▸ REQUIREMENTS
Repeat the listing below in full, exactly as it stands.
═════ INFORMATION SUPPLIED
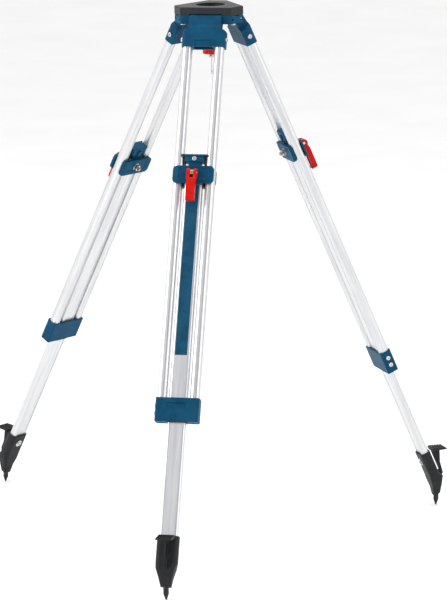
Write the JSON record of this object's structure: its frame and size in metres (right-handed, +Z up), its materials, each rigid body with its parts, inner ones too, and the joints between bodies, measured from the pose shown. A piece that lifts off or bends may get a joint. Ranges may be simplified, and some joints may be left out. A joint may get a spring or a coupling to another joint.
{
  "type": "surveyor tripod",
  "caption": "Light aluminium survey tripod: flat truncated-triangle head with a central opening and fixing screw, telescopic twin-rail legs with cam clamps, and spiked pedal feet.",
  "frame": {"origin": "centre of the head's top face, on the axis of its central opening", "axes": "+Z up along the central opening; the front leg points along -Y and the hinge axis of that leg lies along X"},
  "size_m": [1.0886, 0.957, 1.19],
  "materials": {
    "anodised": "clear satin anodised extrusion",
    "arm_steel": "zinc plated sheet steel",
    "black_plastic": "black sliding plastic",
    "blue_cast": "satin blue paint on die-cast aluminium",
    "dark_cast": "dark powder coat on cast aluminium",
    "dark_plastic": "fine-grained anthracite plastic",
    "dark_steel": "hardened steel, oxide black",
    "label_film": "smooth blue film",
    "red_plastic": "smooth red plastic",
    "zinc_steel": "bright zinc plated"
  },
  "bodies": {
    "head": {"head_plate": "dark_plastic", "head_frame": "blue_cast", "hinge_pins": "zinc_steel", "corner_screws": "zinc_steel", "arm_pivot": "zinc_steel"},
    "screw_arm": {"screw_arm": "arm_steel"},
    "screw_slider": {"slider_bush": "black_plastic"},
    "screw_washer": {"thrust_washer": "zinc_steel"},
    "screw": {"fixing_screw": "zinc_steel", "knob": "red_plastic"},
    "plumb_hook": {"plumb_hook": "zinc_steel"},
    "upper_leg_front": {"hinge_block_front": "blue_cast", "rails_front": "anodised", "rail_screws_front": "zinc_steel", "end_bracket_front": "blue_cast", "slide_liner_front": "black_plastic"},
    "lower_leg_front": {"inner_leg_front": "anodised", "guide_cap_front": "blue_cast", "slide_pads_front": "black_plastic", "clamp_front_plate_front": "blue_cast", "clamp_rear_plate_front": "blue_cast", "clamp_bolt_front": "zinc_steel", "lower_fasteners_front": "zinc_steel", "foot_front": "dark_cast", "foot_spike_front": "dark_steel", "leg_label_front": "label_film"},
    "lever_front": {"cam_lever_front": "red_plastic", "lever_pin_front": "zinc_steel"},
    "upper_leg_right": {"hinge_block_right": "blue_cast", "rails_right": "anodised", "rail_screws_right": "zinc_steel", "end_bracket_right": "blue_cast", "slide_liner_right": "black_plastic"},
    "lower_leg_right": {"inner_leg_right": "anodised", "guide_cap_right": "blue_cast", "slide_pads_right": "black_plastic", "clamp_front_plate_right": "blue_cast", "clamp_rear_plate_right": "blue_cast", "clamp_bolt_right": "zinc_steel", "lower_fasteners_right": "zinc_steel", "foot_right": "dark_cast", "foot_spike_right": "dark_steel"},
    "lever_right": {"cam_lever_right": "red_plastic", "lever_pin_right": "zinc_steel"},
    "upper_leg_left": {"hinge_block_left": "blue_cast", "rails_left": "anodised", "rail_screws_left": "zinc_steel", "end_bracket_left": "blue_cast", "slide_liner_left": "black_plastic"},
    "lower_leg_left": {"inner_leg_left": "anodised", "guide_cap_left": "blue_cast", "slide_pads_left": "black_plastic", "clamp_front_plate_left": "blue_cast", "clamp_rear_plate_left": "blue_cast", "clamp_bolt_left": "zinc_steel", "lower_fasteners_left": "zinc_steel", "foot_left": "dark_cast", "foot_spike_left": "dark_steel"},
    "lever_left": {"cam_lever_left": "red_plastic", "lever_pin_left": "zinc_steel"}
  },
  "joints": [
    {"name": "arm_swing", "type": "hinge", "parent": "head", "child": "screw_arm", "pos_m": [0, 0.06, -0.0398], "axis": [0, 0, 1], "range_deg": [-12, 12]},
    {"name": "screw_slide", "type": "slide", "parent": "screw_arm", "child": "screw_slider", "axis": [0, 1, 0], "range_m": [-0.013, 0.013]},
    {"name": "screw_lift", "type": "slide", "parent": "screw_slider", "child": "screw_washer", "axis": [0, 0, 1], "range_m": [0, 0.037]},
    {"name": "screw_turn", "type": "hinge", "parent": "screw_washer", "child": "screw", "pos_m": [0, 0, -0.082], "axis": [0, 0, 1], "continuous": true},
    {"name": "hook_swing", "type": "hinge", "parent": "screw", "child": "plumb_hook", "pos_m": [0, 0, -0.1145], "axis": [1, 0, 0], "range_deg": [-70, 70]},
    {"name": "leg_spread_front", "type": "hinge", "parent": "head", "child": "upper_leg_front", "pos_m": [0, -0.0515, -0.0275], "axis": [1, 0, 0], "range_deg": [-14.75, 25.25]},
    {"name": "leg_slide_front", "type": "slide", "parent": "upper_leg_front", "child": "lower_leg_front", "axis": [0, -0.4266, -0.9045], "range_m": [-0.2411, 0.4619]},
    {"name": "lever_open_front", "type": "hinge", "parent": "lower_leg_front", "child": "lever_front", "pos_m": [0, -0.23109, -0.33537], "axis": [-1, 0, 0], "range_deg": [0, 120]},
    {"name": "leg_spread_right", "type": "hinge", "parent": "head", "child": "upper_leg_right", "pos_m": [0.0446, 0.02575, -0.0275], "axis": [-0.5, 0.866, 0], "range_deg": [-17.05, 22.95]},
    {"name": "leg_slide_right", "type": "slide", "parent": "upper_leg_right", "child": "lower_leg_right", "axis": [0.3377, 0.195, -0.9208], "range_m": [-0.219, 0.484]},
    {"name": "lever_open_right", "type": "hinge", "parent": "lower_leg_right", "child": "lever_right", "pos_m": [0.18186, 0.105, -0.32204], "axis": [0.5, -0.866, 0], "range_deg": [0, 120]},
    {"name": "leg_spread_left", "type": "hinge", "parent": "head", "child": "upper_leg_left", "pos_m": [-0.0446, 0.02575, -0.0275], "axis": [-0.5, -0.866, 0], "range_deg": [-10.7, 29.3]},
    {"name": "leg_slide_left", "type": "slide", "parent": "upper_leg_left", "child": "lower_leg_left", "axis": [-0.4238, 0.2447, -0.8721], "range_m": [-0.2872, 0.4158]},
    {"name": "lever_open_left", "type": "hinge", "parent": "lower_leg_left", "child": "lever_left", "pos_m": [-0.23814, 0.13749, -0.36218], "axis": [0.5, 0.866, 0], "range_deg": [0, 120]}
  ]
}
══════════
▸ CORRECT OUTPUT
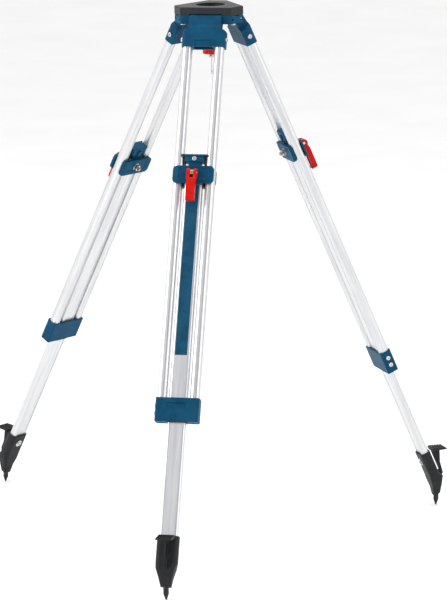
Write the JSON record of this object's structure: its frame and size in metres (right-handed, +Z up), its materials, each rigid body with its parts, inner ones too, and the joints between bodies, measured from the pose shown. A piece that lifts off or bends may get a joint. Ranges may be simplified, and some joints may be left out. A joint may get a spring or a coupling to another joint.
{
  "type": "surveyor tripod",
  "caption": "Light aluminium survey tripod: flat truncated-triangle head with a central opening and fixing screw, telescopic twin-rail legs with cam clamps, and spiked pedal feet.",
  "frame": {"origin": "centre of the head's top face, on the axis of its central opening", "axes": "+Z up along the central opening; the front leg points along -Y and the hinge axis of that leg lies along X"},
  "size_m": [1.0886, 0.957, 1.19],
  "materials": {
    "anodised": "clear satin anodised extrusion",
    "arm_steel": "zinc plated sheet steel",
    "black_plastic": "black sliding plastic",
    "blue_cast": "satin blue paint on die-cast aluminium",
    "dark_cast": "dark powder coat on cast aluminium",
    "dark_plastic": "fine-grained anthracite plastic",
    "dark_steel": "hardened steel, oxide black",
    "label_film": "smooth blue film",
    "red_plastic": "smooth red plastic",
    "zinc_steel": "bright zinc plated"
  },
  "bodies": {
    "head": {"head_plate": "dark_plastic", "head_frame": "blue_cast", "hinge_pins": "zinc_steel", "corner_screws": "zinc_steel", "arm_pivot": "zinc_steel"},
    "screw_arm": {"screw_arm": "arm_steel"},
    "screw_slider": {"slider_bush": "black_plastic"},
    "screw_washer": {"thrust_washer": "zinc_steel"},
    "screw": {"fixing_screw": "zinc_steel", "knob": "red_plastic"},
    "plumb_hook": {"plumb_hook": "zinc_steel"},
    "upper_leg_front": {"hinge_block_front": "blue_cast", "rails_front": "anodised", "rail_screws_front": "zinc_steel", "end_bracket_front": "blue_cast", "slide_liner_front": "black_plastic"},
    "lower_leg_front": {"inner_leg_front": "anodised", "guide_cap_front": "blue_cast", "slide_pads_front": "black_plastic", "clamp_front_plate_front": "blue_cast", "clamp_rear_plate_front": "blue_cast", "clamp_bolt_front": "zinc_steel", "lower_fasteners_front": "zinc_steel", "foot_front": "dark_cast", "foot_spike_front": "dark_steel", "leg_label_front": "label_film"},
    "lever_front": {"cam_lever_front": "red_plastic", "lever_pin_front": "zinc_steel"},
    "upper_leg_right": {"hinge_block_right": "blue_cast", "rails_right": "anodised", "rail_screws_right": "zinc_steel", "end_bracket_right": "blue_cast", "slide_liner_right": "black_plastic"},
    "lower_leg_right": {"inner_leg_right": "anodised", "guide_cap_right": "blue_cast", "slide_pads_right": "black_plastic", "clamp_front_plate_right": "blue_cast", "clamp_rear_plate_right": "blue_cast", "clamp_bolt_right": "zinc_steel", "lower_fasteners_right": "zinc_steel", "foot_right": "dark_cast", "foot_spike_right": "dark_steel"},
    "lever_right": {"cam_lever_right": "red_plastic", "lever_pin_right": "zinc_steel"},
    "upper_leg_left": {"hinge_block_left": "blue_cast", "rails_left": "anodised", "rail_screws_left": "zinc_steel", "end_bracket_left": "blue_cast", "slide_liner_left": "black_plastic"},
    "lower_leg_left": {"inner_leg_left": "anodised", "guide_cap_left": "blue_cast", "slide_pads_left": "black_plastic", "clamp_front_plate_left": "blue_cast", "clamp_rear_plate_left": "blue_cast", "clamp_bolt_left": "zinc_steel", "lower_fasteners_left": "zinc_steel", "foot_left": "dark_cast", "foot_spike_left": "dark_steel"},
    "lever_left": {"cam_lever_left": "red_plastic", "lever_pin_left": "zinc_steel"}
  },
  "joints": [
    {"name": "arm_swing", "type": "hinge", "parent": "head", "child": "screw_arm", "pos_m": [0, 0.06, -0.0398], "axis": [0, 0, 1], "range_deg": [-12, 12]},
    {"name": "screw_slide", "type": "slide", "parent": "screw_arm", "child": "screw_slider", "axis": [0, 1, 0], "range_m": [-0.013, 0.013]},
    {"name": "screw_lift", "type": "slide", "parent": "screw_slider", "child": "screw_washer", "axis": [0, 0, 1], "range_m": [0, 0.037]},
    {"name": "screw_turn", "type": "hinge", "parent": "screw_washer", "child": "screw", "pos_m": [0, 0, -0.082], "axis": [0, 0, 1], "continuous": true},
    {"name": "hook_swing", "type": "hinge", "parent": "screw", "child": "plumb_hook", "pos_m": [0, 0, -0.1145], "axis": [1, 0, 0], "range_deg": [-70, 70]},
    {"name": "leg_spread_front", "type": "hinge", "parent": "head", "child": "upper_leg_front", "pos_m": [0, -0.0515, -0.0275], "axis": [1, 0, 0], "range_deg": [-14.75, 25.25]},
    {"name": "leg_slide_front", "type": "slide", "parent": "upper_leg_front", "child": "lower_leg_front", "axis": [0, -0.4266, -0.9045], "range_m": [-0.2411, 0.4619]},
    {"name": "lever_open_front", "type": "hinge", "parent": "lower_leg_front", "child": "lever_front", "pos_m": [0, -0.23109, -0.33537], "axis": [-1, 0, 0], "range_deg": [0, 120]},
    {"name": "leg_spread_right", "type": "hinge", "parent": "head", "child": "upper_leg_right", "pos_m": [0.0446, 0.02575, -0.0275], "axis": [-0.5, 0.866, 0], "range_deg": [-17.05, 22.95]},
    {"name": "leg_slide_right", "type": "slide", "parent": "upper_leg_right", "child": "lower_leg_right", "axis": [0.3377, 0.195, -0.9208], "range_m": [-0.219, 0.484]},
    {"name": "lever_open_right", "type": "hinge", "parent": "lower_leg_right", "child": "lever_right", "pos_m": [0.18186, 0.105, -0.32204], "axis": [0.5, -0.866, 0], "range_deg": [0, 120]},
    {"name": "leg_spread_left", "type": "hinge", "parent": "head", "child": "upper_leg_left", "pos_m": [-0.0446, 0.02575, -0.0275], "axis": [-0.5, -0.866, 0], "range_deg": [-10.7, 29.3]},
    {"name": "leg_slide_left", "type": "slide", "parent": "upper_leg_left", "child": "lower_leg_left", "axis": [-0.4238, 0.2447, -0.8721], "range_m": [-0.2872, 0.4158]},
    {"name": "lever_open_left", "type": "hinge", "parent": "lower_leg_left", "child": "lever_left", "pos_m": [-0.23814, 0.13749, -0.36218], "axis": [0.5, 0.866, 0], "range_deg": [0, 120]}
  ]
}